This article was updated to more accurately reflect UC Berkeley's relationship to the document. On February 29,
Library Terms That Users Understand by John Kupersmith, a reference librarian at UC Berkeley, was added to the University of California's eScholarship repository. The document reviews 51 usability studies, most of them conducted by university libraries, to determine “test methods and best practices for reducing cognitive barriers caused by terminology.” Key findings include that the average user success rate for finding journal articles or article databases is only 52 percent.
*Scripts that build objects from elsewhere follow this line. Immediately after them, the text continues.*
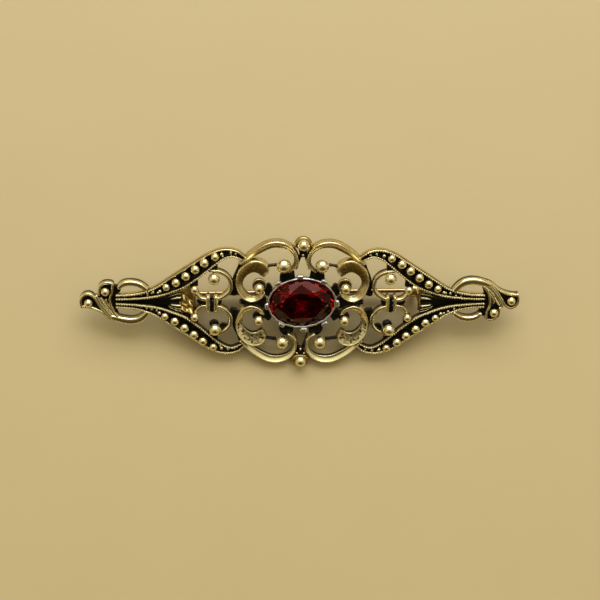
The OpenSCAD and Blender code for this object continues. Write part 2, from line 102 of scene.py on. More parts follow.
# The arms: rim x, rim y, ridge x, ridge y
ARM = [
    (8.20, 6.85, 8.70, 6.60), (9.40, 7.75, 10.10, 7.12), (11.20, 8.02, 11.50, 6.62),
    (13.20, 7.38, 13.05, 5.38), (15.20, 6.08, 14.60, 4.02), (17.20, 4.72, 16.20, 2.80),
    (19.20, 3.35, 17.30, 2.15), (21.00, 2.12, 20.20, 1.05), (22.80, 1.38, 22.60, 0.62),
    (24.60, 1.00, 24.60, 0.44), (26.70, 0.88, 26.70, 0.36),
]
# The big beads of an arm: x, y, radius
ARM_BEADS = [
    (12.60, 7.00, 0.56), (14.10, 6.10, 0.64), (15.40, 5.07, 0.64), (16.75, 4.02, 0.63), (18.15, 3.02, 0.61),
    (19.55, 2.28, 0.53),
]
# The grains at both ends of the channel: x, y, radius
ARM_GRAINS = [
    (9.55, 7.40, 0.22), (10.40, 7.52, 0.27), (11.45, 7.35, 0.38), (20.55, 1.72, 0.38), (21.40, 1.38, 0.32),
    (22.20, 1.10, 0.26), (23.05, 0.98, 0.20),
]
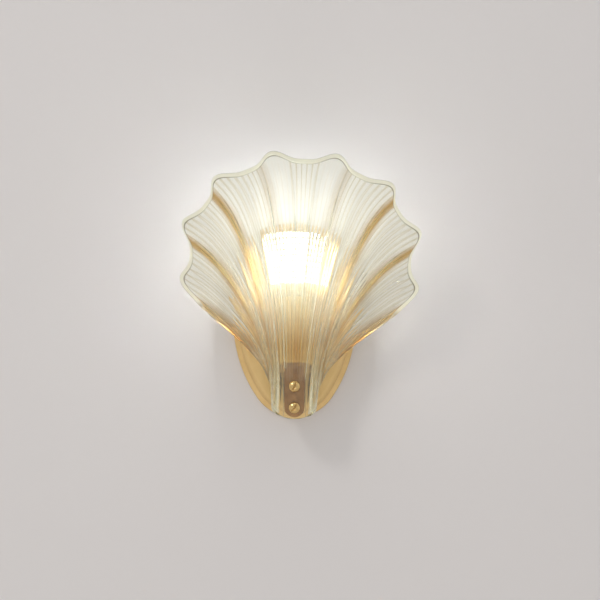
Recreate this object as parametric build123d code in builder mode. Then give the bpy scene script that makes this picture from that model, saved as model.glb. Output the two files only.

Commonly misunderstood terms include acronyms and brand names, subject categories, and the words “database,” “library catalog,” “e-journals,” “index,” “interlibrary loan”, “periodical,” “serial,” “reference,” and “resource.” Common correctly understood terms include “find books”, “find articles” and other combinations using natural language target words
that correspond to the end product the user is seeking
. Kupersmith recommends that libraries avoid frequently misunderstood terms; use natural language equivalents on top-level pages, and adding explanations of potentially confusing terms in mouseover, tooltip, glossary or graphic form. He also recommends that if a top level menu choice is ambiguous, libraries use an intermediate page; and provide an alternative path for predictable wrong choices, as well as being consistent across publications. Kupersmith further recommends that libraries test what terms users understand, and take advantage of data from libraries with similar user populations; the document offers an array of testing methodologies.